Compute the integral: \[ W = \int_{0}^{80} (600 - \frac{3y}{2}) \, dy = \left[ 600y - \frac{3y^2}{4} \right]_{0}^{80} \] Evaluating this gives: \[ W = \left(600 \times 80 - \frac{3 \times 80^2}{4}\right) - (600 \times 0 - \frac{3 \times 0^2}{4}) \]\[ W = 48000 - 4800 = 43200 \]

Conclusion

Therefore, the total work done in lifting the bucket is 43,200 foot-pounds.

Key concepts

Work and Energy

Work and energy are fundamental concepts in physics, often paired together as they are directly related. The work done by a force is defined as the product of the force and the distance over which it acts. In mathematical terms, when a constant force \( F \) acts on an object to move it through a distance \( d \), the work \( W \) done is given by: \[ W = F \times d \] However, when the force is variable, work is calculated through integration. Energy is the capacity to do work, and in this context, we're dealing with mechanical energy. As the crane lifts the bucket, it applies work against the force of gravity, effectively increasing the potential energy of the bucket. This problem asks us to calculate the total work needed to lift the bucket, accounting for the variable weight due to sand leaking out.

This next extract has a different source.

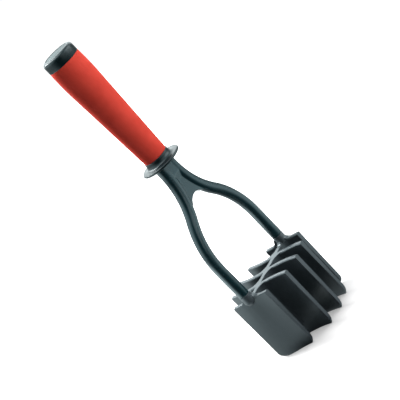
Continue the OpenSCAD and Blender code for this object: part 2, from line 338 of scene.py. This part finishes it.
pimple_height = 0.000012
soft_grip, tree, shader, where = new_material("soft_grip")
colour_drift = noise(tree, where, 0.012)
wear = noise(tree, where, 0.004)
pimples = noise(tree, where, 0.0005, detail=1.0)
red = tint(tree, colour_drift, (0.60, 0.052, 0.034), (0.66, 0.062, 0.041))
tree.links.new(red, shader.inputs["Base Color"])
tree.links.new(spread(tree, wear, 0.66, 0.78), shader.inputs["Roughness"])
relief(tree, shader, pimples, pimple_height)
shader.inputs["Specular IOR Level"].default_value = 0.08
finish_piece(grip, soft_grip, "soft_grip", "grip_sleeve")


# ---- Core, screw and washer ------------------------------------------------
# Inside the grip: a stiff grey tube, and the steel screw and washer that pull the fork's tang
# against its floor. The cap hides them, so the CAD pieces stay as they are.

core_plastic = moulded(
    "core_plastic",
    colours=((0.09, 0.10, 0.11), (0.11, 0.12, 0.13)),
    roughness=(0.4, 0.5),
    grain=0.0006,
    height=0.00001,
    sockets={},
)
screw_steel = moulded(
    "screw_steel",
    colours=((0.5, 0.5, 0.5), (0.6, 0.6, 0.6)),
    roughness=(0.28, 0.36),
    grain=0.0006,
    height=0.000004,
    sockets={"Metallic": 1.0},
)
hidden_pieces = {"handle_core": core_plastic, "tang_screw": screw_steel, "screw_washer": screw_steel}
for name, material in hidden_pieces.items():
    nodes[name].data.materials.clear()
    nodes[name].data.materials.append(material)


# ---- End cap ---------------------------------------------------------------
# A gloss black plug pressed into the rear of the core, with a rounded lip round a shallow seat.
# It is moulded in the same plastic as the collar.

plug_front, cap_rear = (corner.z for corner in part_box("end_cap"))
plug_radius = 0.0076
plug_wall = 0.0016
cap_radius = rear_radius
lip = 0.0026
lip_steps = 10
seat_radius = 0.0094
seat_edge = 0.0004
seat_edge_steps = 4
inlay_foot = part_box("cap_disc")[0].z

cap = turned(
    "cap",
    [(plug_radius - plug_wall, grip_rear + plug_wall), (plug_radius - plug_wall, plug_front),
     (plug_radius, plug_front), (plug_radius, grip_rear)]
    + arc((cap_radius - edge, grip_rear + edge), edge, -90, 0, edge_steps)
    + arc((cap_radius - lip, cap_rear - lip), lip, 0, 80, lip_steps)
    + arc((seat_radius + seat_edge, cap_rear - seat_edge), seat_edge, 90, 180, seat_edge_steps)
    + [(seat_radius, inlay_foot)],
    solid=True,
)
finish_piece(cap, gloss_trim, "gloss_trim", "end_cap")


# ---- Cap inlay -------------------------------------------------------------
# A bare disc glued into the seat of the cap. It is grey plastic, with a mottled, slightly
# domed face and a small round along its edge.

inlay_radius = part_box("cap_disc")[1].x
crown = 0.0003
inlay_rim = cap_rear - crown
dome_shares = (0.9, 0.75, 0.6, 0.45, 0.3, 0.15)

inlay = turned(
    "inlay",
    [(inlay_radius, inlay_foot)]
    + arc((inlay_radius - edge, inlay_rim - edge), edge, 0, 90, edge_steps)
    + [(inlay_radius * share, inlay_rim + crown * (1 - share**2)) for share in dome_shares],
    solid=True,
)
cap_inlay = moulded(
    "cap_inlay",
    colours=((0.06, 0.08, 0.083), (0.10, 0.135, 0.138)),
    roughness=(0.5, 0.62),
    grain=0.0009,
    height=0.000003,
    sockets={"Specular IOR Level": 0.12},
)
finish_piece(inlay, cap_inlay, "cap_inlay", "cap_disc")


# ---- Studio ----------------------------------------------------------------
# White paper under the tool, a white room, seven softboxes, and a camera at the front right.
# In reflections the paper and the room glow at the sides, and are dark at the camera's end.

azimuth = math.radians(49.716)
elevation = math.radians(17.138)
tilt = math.radians(-44.234)
distance = 0.9
lens = 115.69
aim_aside = 0.000834
aim_height = 0.12607
across = Vector((math.cos(azimuth), math.sin(azimuth), 0))
towards = Vector((math.sin(azimuth), -math.cos(azimuth), 0))
up = Vector((0, 0, 1))
middle = aim_aside * across + aim_height * up

camera = bpy.data.objects.new("camera", bpy.data.cameras.new("camera"))
bpy.context.scene.collection.objects.link(camera)
camera.data.sensor_width = 36
camera.data.lens = lens
camera.location = middle + distance * (math.cos(elevation) * towards + math.sin(elevation) * up)
turn = Matrix.Rotation(azimuth, 3, "Z") @ Matrix.Rotation(math.pi / 2 - elevation, 3, "X")
camera.rotation_euler = (turn @ Matrix.Rotation(tilt, 3, "Z")).to_euler()
bpy.context.scene.camera = camera

dark_end = Matrix.Rotation(math.radians(-4), 3, "Z") @ towards
cool_white = (0.88, 0.98, 1.0, 1)
paper_radius = 8.0
paper_bounce = 0.2
paper_white = 0.5
glow_in_view = 1.0
glow_at_tool = 0.27
pool_centre = (-0.05, -0.06, 0)
pool_glow = 1.35


def shares(tree, value, stops):
    """A share that follows value through stops, each a place and the share there."""
    ramp = tree.nodes.new("ShaderNodeValToRGB")
    elements = ramp.color_ramp.elements
    elements[0].position = stops[0][0]
    elements[1].position = stops[-1][0]
    for place, _ in stops[1:-1]:
        elements.new(place)
    for element, (_, share) in zip(elements, stops):
        element.color = (share, share, share, 1)
    tree.links.new(value, ramp.inputs["Fac"])
    return ramp.outputs["Color"]


def joined(tree, operation, first, second):
    """Two numbers joined into one, by the operation of a Math node."""
    step = tree.nodes.new("ShaderNodeMath")
    step.operation = operation
    tree.links.new(first, step.inputs[0])
    tree.links.new(second, step.inputs[1])
    return step.outputs["Value"]


def measured(tree, operation, vector, other=(0, 0, 0), result="Value"):
    """What a Vector Math node makes of a vector and a fixed one."""
    step = tree.nodes.new("ShaderNodeVectorMath")
    step.operation = operation
    step.inputs[1].default_value = other
    tree.links.new(vector, step.inputs[0])
    return step.outputs[result]


def glow_around(tree, direction, left, right):
    """The glow of the studio in reflections: bright at the sides, dark at the camera's end."""
    sideways = measured(tree, "DOT_PRODUCT", direction, across)
    to_dark_end = measured(tree, "DOT_PRODUCT", direction, dark_end)
    side = spread(tree, sideways, left, right, start=-1, end=1)
    round_the_room = spread(tree, to_dark_end, 0, 1, start=-1, end=1)
    lit = shares(tree, round_the_room, ((0.2, 0.5), (0.45, 1.0), (0.67, 1.0), (0.91, 0.02)))
    return joined(tree, "MULTIPLY", side, lit)


bpy.ops.object.select_all(action="DESELECT")
bpy.ops.mesh.primitive_circle_add(vertices=96, radius=paper_radius, fill_type="NGON")
floor = bpy.context.object
floor.name = "floor"

paper = bpy.data.materials.new("white_paper")
paper.use_nodes = True
tree = paper.node_tree
tree.nodes.clear()
rays = tree.nodes.new("ShaderNodeLightPath")
coordinates = tree.nodes.new("ShaderNodeTexCoord")
where = coordinates.outputs["Object"]
from_tool = measured(tree, "LENGTH", where)

# In view the paper glows as painted light: weakly near the tool, so its shadow shows close to the
# blades, and fully farther out, where the glow paints the shadow out.
matte = tree.nodes.new("ShaderNodeBsdfDiffuse")
paper_shade = spread(tree, rays.outputs["Is Camera Ray"], paper_bounce, paper_white, start=0, end=1)
tree.links.new(paper_shade, matte.inputs["Color"])
glow = tree.nodes.new("ShaderNodeEmission")
glow_by_distance = spread(tree, from_tool, glow_at_tool, glow_in_view, start=0.025, end=0.075)
only_in_view = joined(tree, "MULTIPLY", glow_by_distance, rays.outputs["Is Camera Ray"])
tree.links.new(only_in_view, glow.inputs["Strength"])
plain_paper = tree.nodes.new("ShaderNodeAddShader")
tree.links.new(matte.outputs["BSDF"], plain_paper.inputs[0])
tree.links.new(glow.outputs["Emission"], plain_paper.inputs[1])

# The paper in reflections glows as the room does, with one bright pool before the front blade.
mirrored = tree.nodes.new("ShaderNodeEmission")
mirrored.inputs["Color"].default_value = cool_white
from_pool = measured(tree, "DISTANCE", where, pool_centre)
pool = spread(tree, from_pool, pool_glow, 0, start=0.08, end=0.13, easing="SMOOTHSTEP")
row = tree.nodes.new("ShaderNodeSeparateXYZ")
tree.links.new(where, row.inputs[0])
before_the_blades = spread(tree, row.outputs["Y"], 1, 0, start=-0.047, end=-0.037)
front_pool = joined(tree, "MULTIPLY", pool, before_the_blades)
heading = measured(tree, "NORMALIZE", where, result="Vector")
stretch = shares(tree, from_tool, ((0.10, 0.32), (0.25, 1.0), (0.45, 1.0), (0.8, 0.2)))
surround = joined(tree, "MULTIPLY", glow_around(tree, heading, left=5.0, right=2.3), stretch)
tree.links.new(joined(tree, "MAXIMUM", front_pool, surround), mirrored.inputs["Strength"])

choice = tree.nodes.new("ShaderNodeMixShader")
tree.links.new(rays.outputs["Is Glossy Ray"], choice.inputs["Fac"])
tree.links.new(plain_paper.outputs["Shader"], choice.inputs[1])
tree.links.new(mirrored.outputs["Emission"], choice.inputs[2])
output = tree.nodes.new("ShaderNodeOutputMaterial")
tree.links.new(choice.outputs["Shader"], output.inputs["Surface"])
floor.data.materials.append(paper)


def softbox(name, place, width, length, power, colour=(1, 1, 1), reflected=True):
    """An area lamp aimed at the middle of the tool. Its place is how far it stands to the
    right, in front and above."""
    lamp = bpy.data.objects.new(name, bpy.data.lights.new(name, "AREA"))
    bpy.context.scene.collection.objects.link(lamp)
    lamp.data.shape = "RECTANGLE"
    lamp.data.size = width
    lamp.data.size_y = length
    lamp.data.energy = power
    lamp.data.color = colour
    lamp.visible_glossy = reflected
    sideways, forwards, height = place
    lamp.location = middle + across * sideways + towards * forwards + up * height
    lamp.rotation_euler = (middle - lamp.location).to_track_quat("-Z", "Y").to_euler()


softbox("key_light", (1.33, 0.14, 0.45), width=1.3, length=1.3, power=20)
softbox("fill_light", (0.84, 1.0, 0.3), width=1.4, length=1.1, power=8)
softbox("rim_light", (-0.75, -0.75, 0.1), width=0.5, length=0.7, power=12, reflected=False)
softbox("back_light", (0.1, -1.1, 0.55), width=1.6, length=1.3, power=13, colour=(0.92, 0.99, 1.0))
softbox("top_light", (0.0, 0.1, 1.0), width=0.5, length=0.5, power=4)
softbox("left_light", (-0.64, -0.75, 0.8), width=0.25, length=0.5, power=10)
softbox("streak_light", (-0.32, -0.38, 0.9), width=0.2, length=0.45, power=8)

world = bpy.data.worlds.new("studio")
bpy.context.scene.world = world
world.use_nodes = True
tree = world.node_tree
tree.nodes.clear()
rays = tree.nodes.new("ShaderNodeLightPath")
coordinates = tree.nodes.new("ShaderNodeTexCoord")
ambient = tree.nodes.new("ShaderNodeBackground")
ambient.inputs["Color"].default_value = (0.06, 0.06, 0.06, 1)
mirrored = tree.nodes.new("ShaderNodeBackground")
mirrored.inputs["Color"].default_value = cool_white
room_glow = glow_around(tree, coordinates.outputs["Generated"], left=3.0, right=1.1)
tree.links.new(room_glow, mirrored.inputs["Strength"])
white = tree.nodes.new("ShaderNodeBackground")
white.inputs["Color"].default_value = (1, 1, 1, 1)
in_gloss = tree.nodes.new("ShaderNodeMixShader")
tree.links.new(rays.outputs["Is Glossy Ray"], in_gloss.inputs["Fac"])
tree.links.new(ambient.outputs["Background"], in_gloss.inputs[1])
tree.links.new(mirrored.outputs["Background"], in_gloss.inputs[2])
in_view = tree.nodes.new("ShaderNodeMixShader")
tree.links.new(rays.outputs["Is Camera Ray"], in_view.inputs["Fac"])
tree.links.new(in_gloss.outputs["Shader"], in_view.inputs[1])
tree.links.new(white.outputs["Background"], in_view.inputs[2])
output = tree.nodes.new("ShaderNodeOutputWorld")
tree.links.new(in_view.outputs["Shader"], output.inputs["Surface"])

bpy.context.scene.view_settings.view_transform = "Standard"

• Understand that work equals force times distance.
• Recognize the implications of a variable force on work calculation.

Integrals and Integration

Integrals are a core component of calculus, used to calculate areas, volumes, central points, and work, among other things. In this exercise, we use integration to find the total work done by summing up infinitesimal work elements over a continuous interval. Integration allows us to cope with a variable force – in this case, the weight of the bucket changes as sand leaks out. The integration process begins with the function representing work over a small distance \( \Delta y \): \[ \Delta W = (100 + (500 - \frac{3y}{2})) \Delta y \] Next, by setting up the integral over the range from 0 to 80 feet, we encapsulate the entire process of lifting the bucket, capturing the change in force over height: \[ W = \int_{0}^{80} (600 - \frac{3y}{2}) \ dy \] Thus, integration provides a means to sum up all incremental work over the lifting range.

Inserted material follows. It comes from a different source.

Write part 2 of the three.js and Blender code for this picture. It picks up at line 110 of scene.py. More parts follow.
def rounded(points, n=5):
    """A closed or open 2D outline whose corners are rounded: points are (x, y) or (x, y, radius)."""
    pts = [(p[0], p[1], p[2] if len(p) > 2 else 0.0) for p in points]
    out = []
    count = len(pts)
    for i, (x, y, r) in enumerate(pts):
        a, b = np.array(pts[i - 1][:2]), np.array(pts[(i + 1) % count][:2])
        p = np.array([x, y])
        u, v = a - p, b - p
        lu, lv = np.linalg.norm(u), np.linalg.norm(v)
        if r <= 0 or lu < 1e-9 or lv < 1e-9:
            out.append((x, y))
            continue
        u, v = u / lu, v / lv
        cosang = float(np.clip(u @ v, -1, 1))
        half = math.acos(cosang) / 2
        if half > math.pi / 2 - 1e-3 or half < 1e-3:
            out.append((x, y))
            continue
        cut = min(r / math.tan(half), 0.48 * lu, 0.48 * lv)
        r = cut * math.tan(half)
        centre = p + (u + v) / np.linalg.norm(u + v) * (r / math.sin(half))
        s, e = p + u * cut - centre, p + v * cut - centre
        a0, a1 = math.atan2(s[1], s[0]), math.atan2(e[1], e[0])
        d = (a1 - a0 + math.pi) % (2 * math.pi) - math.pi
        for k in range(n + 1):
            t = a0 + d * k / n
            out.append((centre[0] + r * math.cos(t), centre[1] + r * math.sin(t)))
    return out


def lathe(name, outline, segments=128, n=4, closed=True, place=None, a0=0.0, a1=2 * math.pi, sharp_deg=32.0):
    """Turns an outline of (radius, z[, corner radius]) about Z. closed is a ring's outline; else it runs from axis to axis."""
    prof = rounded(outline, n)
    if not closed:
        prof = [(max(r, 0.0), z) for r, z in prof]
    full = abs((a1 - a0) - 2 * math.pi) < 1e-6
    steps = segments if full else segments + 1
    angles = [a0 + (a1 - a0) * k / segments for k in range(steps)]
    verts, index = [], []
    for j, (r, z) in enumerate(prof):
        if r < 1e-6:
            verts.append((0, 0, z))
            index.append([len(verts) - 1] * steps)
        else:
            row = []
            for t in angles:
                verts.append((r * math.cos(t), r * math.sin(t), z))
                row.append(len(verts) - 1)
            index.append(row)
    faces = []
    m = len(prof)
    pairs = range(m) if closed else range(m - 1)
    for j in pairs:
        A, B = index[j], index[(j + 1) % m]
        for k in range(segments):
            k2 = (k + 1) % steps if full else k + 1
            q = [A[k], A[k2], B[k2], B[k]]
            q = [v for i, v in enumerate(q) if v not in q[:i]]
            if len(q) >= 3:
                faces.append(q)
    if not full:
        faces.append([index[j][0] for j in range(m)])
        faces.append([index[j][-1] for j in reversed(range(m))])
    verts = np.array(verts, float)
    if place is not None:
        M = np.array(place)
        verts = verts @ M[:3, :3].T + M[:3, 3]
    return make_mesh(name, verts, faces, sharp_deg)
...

• Integrals help in summing up small work contributions.
• Flexible handling of variable functions.

Variable Force

When a force is not constant, it is described as variable. A variable force changes in magnitude or direction with time or position. In this problem, the force applied by the crane fluctuates because the bucket’s weight decreases as sand leaks out. This is a classic situation illustrating the need for calculus. By expressing the force as a function of height \( y \), we derive \[ F(y) = 100 + (500 - \frac{3y}{2}) \] At any height, the current force acting is the total remaining weight. This formula captures how the bucket's weight reduces as it ascends. Calculating work when dealing with such variable forces often requires integration to sum the continuous changes across the distance.

• Variable forces require dynamic calculations.
• Use of force functions to reflect changes over time or space.

Differential Equations

Differential equations play a key role in understanding dynamics involving variable forces. They allow us to relate functions and their rates of change. While this specific problem doesn't directly ask for solving a differential equation, the approach used hints at differential calculus principles. By figuring out the weight as a function of height using the sand leaking rate, we essentially use a derivative-type reasoning: \[ \text{Sand weight with respect to time } t = 500 - 3t \] By converting to height with \( t = y/2 \), we model the decrement based on both time and height. This illustrates how calculus aids in modeling dynamic systems where forces are not static.

• Differential equations describe dynamic changes in physics effectively.
• While not solved here, they underpin much of the rationale for variable force models.